# 檢, '성완종 리스트' 수사 종결



## 82riceballs

Hi all,

I saw this headline in Naver News. 

So I'm guessing most Koreans, even the young people, would be able to recognize this hanja?

What does this character mean to Korean people? prosecution? the chief prosecutor? What implications does it have? What do you think when you see it?

Thanks in advance!


----------



## Kross

82riceballs said:


> So I'm guessing most Koreans, even the young people, would be able to recognize this hanja?


 Negative.



82riceballs said:


> What does this character mean to Korean people? prosecution? the chief prosecutor? What implications does it have? What do you think when you see it? Thanks in advance!
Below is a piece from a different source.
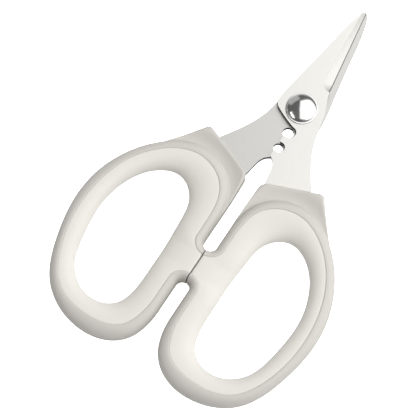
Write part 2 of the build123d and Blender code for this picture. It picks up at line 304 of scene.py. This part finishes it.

 The Chinese character on newspapers usually means the prosecution service.


----------



## 82riceballs

I see- thanks! So are there Koreans who do recognize this character? the older generation??


----------



## Kross

Yes, I think the older generation will probably recognize the letter because they have been much more exposed to the hanja environments throughout their lives than the younger one spending most of their time learning English.


----------



## 82riceballs

I see- thank you!


----------



## Rance

Like Kross has pointed out, it is an abbreviation for 검찰(檢察), the prosecution service.
One rarely see reporters using hanja nowadays, maybe except in politics which isn't quite appealing subject for young people.
Single letter hanja is usually used in political news headlines to indicate a person(usually ploitician) or party by borrowing first hanja character from name(which is last name for a person.) to avoid long headline.


----------



## Tourmaline

It is not a very difficult character.
I mean, even teenagers can recognize the hanja if they learn (and, of course, study themselves) hanja from their schools.
As far as I know, still there are lots of middle schools that put hanja classes in the formal education system.


----------